Direction = Transcribe the entries below exactly; leave every image out.

* Begin Input data *

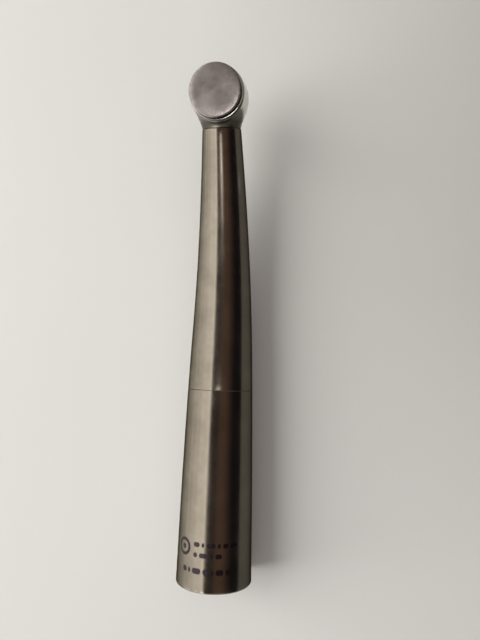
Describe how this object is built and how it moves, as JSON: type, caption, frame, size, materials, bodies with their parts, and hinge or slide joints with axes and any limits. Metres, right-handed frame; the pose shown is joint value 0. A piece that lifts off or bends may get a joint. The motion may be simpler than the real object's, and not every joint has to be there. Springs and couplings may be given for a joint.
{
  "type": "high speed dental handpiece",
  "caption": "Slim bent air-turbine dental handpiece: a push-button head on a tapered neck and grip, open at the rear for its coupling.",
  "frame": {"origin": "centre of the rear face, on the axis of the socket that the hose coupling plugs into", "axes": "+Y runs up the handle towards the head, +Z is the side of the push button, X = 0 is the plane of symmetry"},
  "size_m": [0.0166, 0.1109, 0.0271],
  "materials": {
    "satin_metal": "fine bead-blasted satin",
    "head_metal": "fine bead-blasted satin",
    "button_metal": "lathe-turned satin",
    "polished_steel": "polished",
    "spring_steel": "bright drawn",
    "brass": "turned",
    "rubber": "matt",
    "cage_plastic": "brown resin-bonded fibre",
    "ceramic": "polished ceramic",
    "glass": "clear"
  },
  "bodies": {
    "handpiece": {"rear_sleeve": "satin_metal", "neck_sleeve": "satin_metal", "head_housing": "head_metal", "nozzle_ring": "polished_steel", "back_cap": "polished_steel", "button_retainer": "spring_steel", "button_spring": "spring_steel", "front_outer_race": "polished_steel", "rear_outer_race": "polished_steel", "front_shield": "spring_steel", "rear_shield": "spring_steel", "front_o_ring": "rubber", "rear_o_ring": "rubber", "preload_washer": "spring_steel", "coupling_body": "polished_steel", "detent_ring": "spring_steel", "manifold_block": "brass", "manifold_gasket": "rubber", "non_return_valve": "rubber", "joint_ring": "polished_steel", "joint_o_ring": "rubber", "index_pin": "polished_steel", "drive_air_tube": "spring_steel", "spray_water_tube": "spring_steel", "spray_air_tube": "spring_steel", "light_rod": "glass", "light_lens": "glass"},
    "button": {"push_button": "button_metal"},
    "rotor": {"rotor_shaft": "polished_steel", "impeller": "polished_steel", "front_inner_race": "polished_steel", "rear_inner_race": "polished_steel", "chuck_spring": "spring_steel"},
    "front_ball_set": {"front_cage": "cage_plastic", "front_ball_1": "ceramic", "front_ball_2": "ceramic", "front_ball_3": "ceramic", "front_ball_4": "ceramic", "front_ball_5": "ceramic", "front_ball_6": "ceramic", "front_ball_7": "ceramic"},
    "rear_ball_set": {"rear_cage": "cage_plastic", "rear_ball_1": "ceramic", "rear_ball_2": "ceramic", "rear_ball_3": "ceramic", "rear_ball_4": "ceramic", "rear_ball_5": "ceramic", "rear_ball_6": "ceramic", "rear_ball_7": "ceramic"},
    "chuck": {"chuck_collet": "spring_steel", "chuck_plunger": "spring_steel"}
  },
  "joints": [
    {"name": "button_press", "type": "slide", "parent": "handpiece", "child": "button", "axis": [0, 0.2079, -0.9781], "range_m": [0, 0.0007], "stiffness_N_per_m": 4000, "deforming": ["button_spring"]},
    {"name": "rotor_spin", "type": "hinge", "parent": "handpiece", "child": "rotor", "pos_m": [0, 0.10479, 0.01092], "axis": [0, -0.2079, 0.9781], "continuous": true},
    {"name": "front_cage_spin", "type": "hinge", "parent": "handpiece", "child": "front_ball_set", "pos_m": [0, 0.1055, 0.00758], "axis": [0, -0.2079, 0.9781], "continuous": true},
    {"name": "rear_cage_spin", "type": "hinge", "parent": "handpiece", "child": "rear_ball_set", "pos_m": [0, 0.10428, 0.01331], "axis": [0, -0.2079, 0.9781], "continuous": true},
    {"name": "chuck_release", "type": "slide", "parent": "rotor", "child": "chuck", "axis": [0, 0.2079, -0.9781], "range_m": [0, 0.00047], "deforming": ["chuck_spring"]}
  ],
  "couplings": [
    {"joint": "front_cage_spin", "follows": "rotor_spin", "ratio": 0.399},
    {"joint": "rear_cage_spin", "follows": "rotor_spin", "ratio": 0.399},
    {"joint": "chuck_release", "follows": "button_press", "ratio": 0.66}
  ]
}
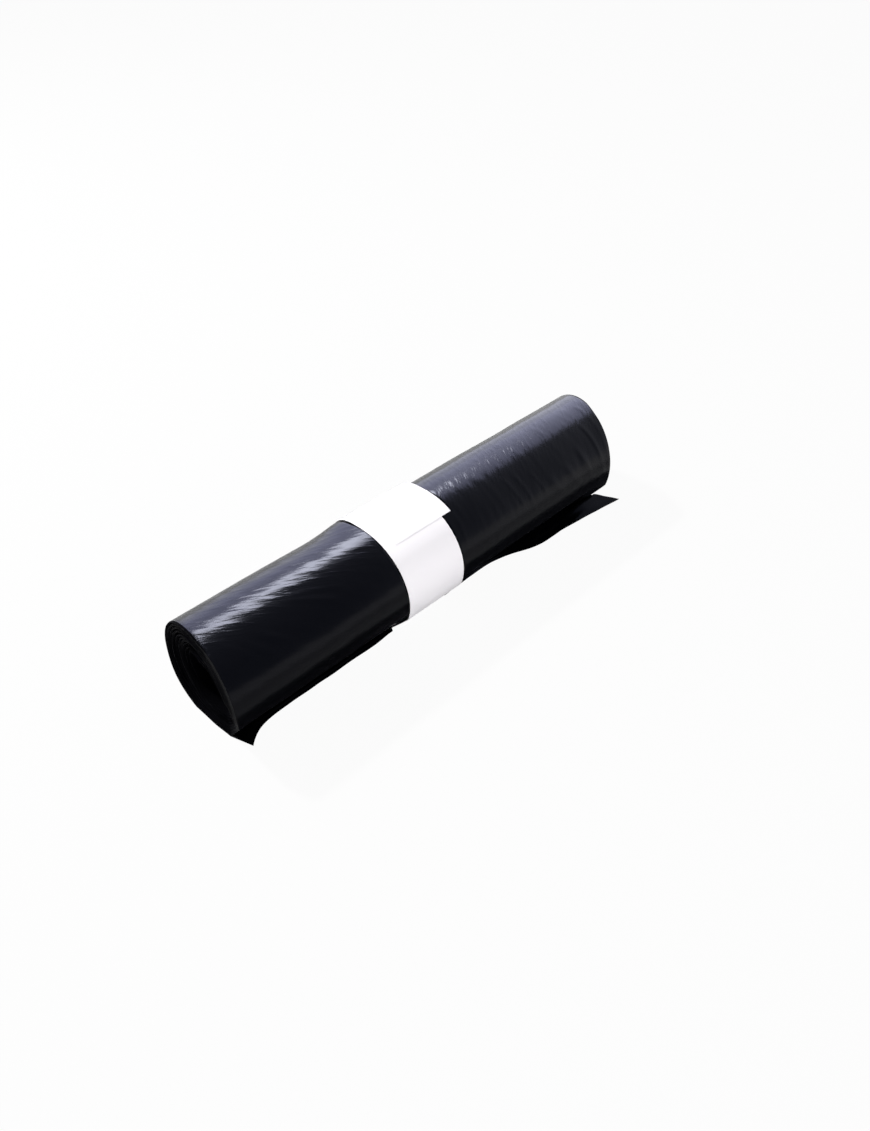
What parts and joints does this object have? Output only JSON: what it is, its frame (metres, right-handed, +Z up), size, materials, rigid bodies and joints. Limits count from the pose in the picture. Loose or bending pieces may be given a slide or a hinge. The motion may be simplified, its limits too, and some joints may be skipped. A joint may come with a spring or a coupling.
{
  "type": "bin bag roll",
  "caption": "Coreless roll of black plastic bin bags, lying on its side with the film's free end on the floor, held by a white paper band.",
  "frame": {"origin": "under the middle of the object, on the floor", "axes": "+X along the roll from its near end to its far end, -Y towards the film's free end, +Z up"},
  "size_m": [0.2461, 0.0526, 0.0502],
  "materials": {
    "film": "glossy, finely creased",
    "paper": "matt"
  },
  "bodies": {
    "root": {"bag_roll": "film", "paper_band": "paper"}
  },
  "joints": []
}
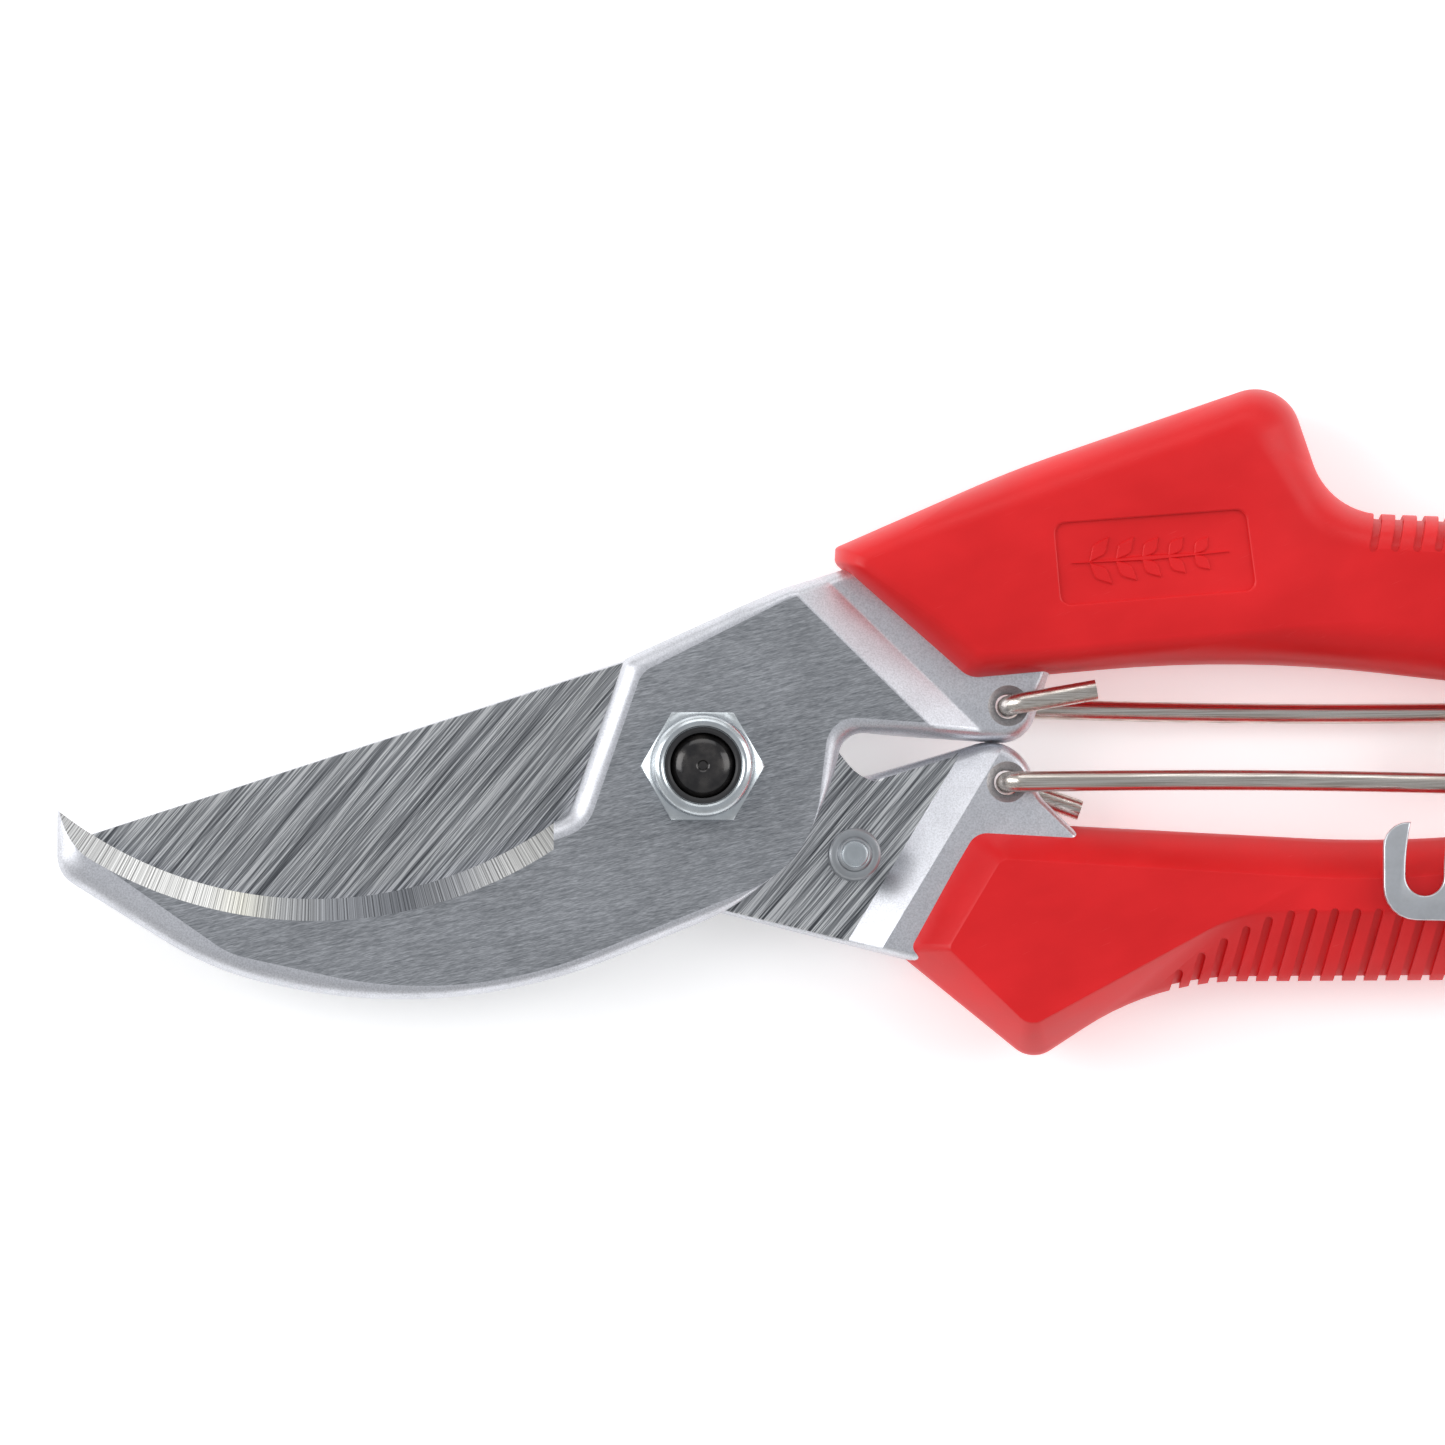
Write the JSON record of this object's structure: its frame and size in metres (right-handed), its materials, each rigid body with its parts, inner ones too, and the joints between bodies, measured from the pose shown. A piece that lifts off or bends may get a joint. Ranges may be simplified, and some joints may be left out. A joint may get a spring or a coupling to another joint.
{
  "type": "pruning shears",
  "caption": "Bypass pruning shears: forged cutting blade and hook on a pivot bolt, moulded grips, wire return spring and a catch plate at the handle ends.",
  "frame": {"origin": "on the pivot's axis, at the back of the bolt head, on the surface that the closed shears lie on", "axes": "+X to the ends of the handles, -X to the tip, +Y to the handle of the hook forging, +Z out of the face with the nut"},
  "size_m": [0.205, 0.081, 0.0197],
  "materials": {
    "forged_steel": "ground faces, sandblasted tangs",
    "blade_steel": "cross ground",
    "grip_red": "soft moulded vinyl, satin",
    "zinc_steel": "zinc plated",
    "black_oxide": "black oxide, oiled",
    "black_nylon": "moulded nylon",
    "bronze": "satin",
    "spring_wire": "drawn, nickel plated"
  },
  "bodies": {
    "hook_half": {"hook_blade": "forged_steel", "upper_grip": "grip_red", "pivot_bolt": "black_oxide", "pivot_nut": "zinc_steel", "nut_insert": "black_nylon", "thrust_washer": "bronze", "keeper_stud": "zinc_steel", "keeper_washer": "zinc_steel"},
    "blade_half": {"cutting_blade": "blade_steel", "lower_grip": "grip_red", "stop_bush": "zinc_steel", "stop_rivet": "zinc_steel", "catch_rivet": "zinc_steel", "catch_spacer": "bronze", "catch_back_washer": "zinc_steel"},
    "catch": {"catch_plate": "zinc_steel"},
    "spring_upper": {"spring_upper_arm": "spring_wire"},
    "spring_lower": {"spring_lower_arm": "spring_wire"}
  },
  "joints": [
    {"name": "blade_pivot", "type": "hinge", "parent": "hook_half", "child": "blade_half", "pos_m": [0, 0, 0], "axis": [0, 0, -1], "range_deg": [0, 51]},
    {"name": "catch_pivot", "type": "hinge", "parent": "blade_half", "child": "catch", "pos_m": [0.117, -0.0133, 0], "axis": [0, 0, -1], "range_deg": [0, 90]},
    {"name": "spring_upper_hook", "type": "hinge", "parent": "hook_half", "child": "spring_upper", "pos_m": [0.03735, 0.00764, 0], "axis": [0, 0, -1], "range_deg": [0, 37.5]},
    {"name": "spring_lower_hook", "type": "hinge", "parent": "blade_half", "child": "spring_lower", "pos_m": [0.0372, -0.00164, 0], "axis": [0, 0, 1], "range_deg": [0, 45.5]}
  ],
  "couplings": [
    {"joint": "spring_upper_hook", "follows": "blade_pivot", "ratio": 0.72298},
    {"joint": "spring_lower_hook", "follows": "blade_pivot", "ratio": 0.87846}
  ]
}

* End Input data *

Task solution =
Describe how this object is built and how it moves, as JSON: type, caption, frame, size, materials, bodies with their parts, and hinge or slide joints with axes and any limits. Metres, right-handed frame; the pose shown is joint value 0. A piece that lifts off or bends may get a joint. The motion may be simpler than the real object's, and not every joint has to be there. Springs and couplings may be given for a joint.
{
  "type": "high speed dental handpiece",
  "caption": "Slim bent air-turbine dental handpiece: a push-button head on a tapered neck and grip, open at the rear for its coupling.",
  "frame": {"origin": "centre of the rear face, on the axis of the socket that the hose coupling plugs into", "axes": "+Y runs up the handle towards the head, +Z is the side of the push button, X = 0 is the plane of symmetry"},
  "size_m": [0.0166, 0.1109, 0.0271],
  "materials": {
    "satin_metal": "fine bead-blasted satin",
    "head_metal": "fine bead-blasted satin",
    "button_metal": "lathe-turned satin",
    "polished_steel": "polished",
    "spring_steel": "bright drawn",
    "brass": "turned",
    "rubber": "matt",
    "cage_plastic": "brown resin-bonded fibre",
    "ceramic": "polished ceramic",
    "glass": "clear"
  },
  "bodies": {
    "handpiece": {"rear_sleeve": "satin_metal", "neck_sleeve": "satin_metal", "head_housing": "head_metal", "nozzle_ring": "polished_steel", "back_cap": "polished_steel", "button_retainer": "spring_steel", "button_spring": "spring_steel", "front_outer_race": "polished_steel", "rear_outer_race": "polished_steel", "front_shield": "spring_steel", "rear_shield": "spring_steel", "front_o_ring": "rubber", "rear_o_ring": "rubber", "preload_washer": "spring_steel", "coupling_body": "polished_steel", "detent_ring": "spring_steel", "manifold_block": "brass", "manifold_gasket": "rubber", "non_return_valve": "rubber", "joint_ring": "polished_steel", "joint_o_ring": "rubber", "index_pin": "polished_steel", "drive_air_tube": "spring_steel", "spray_water_tube": "spring_steel", "spray_air_tube": "spring_steel", "light_rod": "glass", "light_lens": "glass"},
    "button": {"push_button": "button_metal"},
    "rotor": {"rotor_shaft": "polished_steel", "impeller": "polished_steel", "front_inner_race": "polished_steel", "rear_inner_race": "polished_steel", "chuck_spring": "spring_steel"},
    "front_ball_set": {"front_cage": "cage_plastic", "front_ball_1": "ceramic", "front_ball_2": "ceramic", "front_ball_3": "ceramic", "front_ball_4": "ceramic", "front_ball_5": "ceramic", "front_ball_6": "ceramic", "front_ball_7": "ceramic"},
    "rear_ball_set": {"rear_cage": "cage_plastic", "rear_ball_1": "ceramic", "rear_ball_2": "ceramic", "rear_ball_3": "ceramic", "rear_ball_4": "ceramic", "rear_ball_5": "ceramic", "rear_ball_6": "ceramic", "rear_ball_7": "ceramic"},
    "chuck": {"chuck_collet": "spring_steel", "chuck_plunger": "spring_steel"}
  },
  "joints": [
    {"name": "button_press", "type": "slide", "parent": "handpiece", "child": "button", "axis": [0, 0.2079, -0.9781], "range_m": [0, 0.0007], "stiffness_N_per_m": 4000, "deforming": ["button_spring"]},
    {"name": "rotor_spin", "type": "hinge", "parent": "handpiece", "child": "rotor", "pos_m": [0, 0.10479, 0.01092], "axis": [0, -0.2079, 0.9781], "continuous": true},
    {"name": "front_cage_spin", "type": "hinge", "parent": "handpiece", "child": "front_ball_set", "pos_m": [0, 0.1055, 0.00758], "axis": [0, -0.2079, 0.9781], "continuous": true},
    {"name": "rear_cage_spin", "type": "hinge", "parent": "handpiece", "child": "rear_ball_set", "pos_m": [0, 0.10428, 0.01331], "axis": [0, -0.2079, 0.9781], "continuous": true},
    {"name": "chuck_release", "type": "slide", "parent": "rotor", "child": "chuck", "axis": [0, 0.2079, -0.9781], "range_m": [0, 0.00047], "deforming": ["chuck_spring"]}
  ],
  "couplings": [
    {"joint": "front_cage_spin", "follows": "rotor_spin", "ratio": 0.399},
    {"joint": "rear_cage_spin", "follows": "rotor_spin", "ratio": 0.399},
    {"joint": "chuck_release", "follows": "button_press", "ratio": 0.66}
  ]
}
What parts and joints does this object have? Output only JSON: what it is, its frame (metres, right-handed, +Z up), size, materials, rigid bodies and joints. Limits count from the pose in the picture. Loose or bending pieces may be given a slide or a hinge. The motion may be simplified, its limits too, and some joints may be skipped. A joint may come with a spring or a coupling.
{
  "type": "bin bag roll",
  "caption": "Coreless roll of black plastic bin bags, lying on its side with the film's free end on the floor, held by a white paper band.",
  "frame": {"origin": "under the middle of the object, on the floor", "axes": "+X along the roll from its near end to its far end, -Y towards the film's free end, +Z up"},
  "size_m": [0.2461, 0.0526, 0.0502],
  "materials": {
    "film": "glossy, finely creased",
    "paper": "matt"
  },
  "bodies": {
    "root": {"bag_roll": "film", "paper_band": "paper"}
  },
  "joints": []
}
Write the JSON record of this object's structure: its frame and size in metres (right-handed), its materials, each rigid body with its parts, inner ones too, and the joints between bodies, measured from the pose shown. A piece that lifts off or bends may get a joint. Ranges may be simplified, and some joints may be left out. A joint may get a spring or a coupling to another joint.
{
  "type": "pruning shears",
  "caption": "Bypass pruning shears: forged cutting blade and hook on a pivot bolt, moulded grips, wire return spring and a catch plate at the handle ends.",
  "frame": {"origin": "on the pivot's axis, at the back of the bolt head, on the surface that the closed shears lie on", "axes": "+X to the ends of the handles, -X to the tip, +Y to the handle of the hook forging, +Z out of the face with the nut"},
  "size_m": [0.205, 0.081, 0.0197],
  "materials": {
    "forged_steel": "ground faces, sandblasted tangs",
    "blade_steel": "cross ground",
    "grip_red": "soft moulded vinyl, satin",
    "zinc_steel": "zinc plated",
    "black_oxide": "black oxide, oiled",
    "black_nylon": "moulded nylon",
    "bronze": "satin",
    "spring_wire": "drawn, nickel plated"
  },
  "bodies": {
    "hook_half": {"hook_blade": "forged_steel", "upper_grip": "grip_red", "pivot_bolt": "black_oxide", "pivot_nut": "zinc_steel", "nut_insert": "black_nylon", "thrust_washer": "bronze", "keeper_stud": "zinc_steel", "keeper_washer": "zinc_steel"},
    "blade_half": {"cutting_blade": "blade_steel", "lower_grip": "grip_red", "stop_bush": "zinc_steel", "stop_rivet": "zinc_steel", "catch_rivet": "zinc_steel", "catch_spacer": "bronze", "catch_back_washer": "zinc_steel"},
    "catch": {"catch_plate": "zinc_steel"},
    "spring_upper": {"spring_upper_arm": "spring_wire"},
    "spring_lower": {"spring_lower_arm": "spring_wire"}
  },
  "joints": [
    {"name": "blade_pivot", "type": "hinge", "parent": "hook_half", "child": "blade_half", "pos_m": [0, 0, 0], "axis": [0, 0, -1], "range_deg": [0, 51]},
    {"name": "catch_pivot", "type": "hinge", "parent": "blade_half", "child": "catch", "pos_m": [0.117, -0.0133, 0], "axis": [0, 0, -1], "range_deg": [0, 90]},
    {"name": "spring_upper_hook", "type": "hinge", "parent": "hook_half", "child": "spring_upper", "pos_m": [0.03735, 0.00764, 0], "axis": [0, 0, -1], "range_deg": [0, 37.5]},
    {"name": "spring_lower_hook", "type": "hinge", "parent": "blade_half", "child": "spring_lower", "pos_m": [0.0372, -0.00164, 0], "axis": [0, 0, 1], "range_deg": [0, 45.5]}
  ],
  "couplings": [
    {"joint": "spring_upper_hook", "follows": "blade_pivot", "ratio": 0.72298},
    {"joint": "spring_lower_hook", "follows": "blade_pivot", "ratio": 0.87846}
  ]
}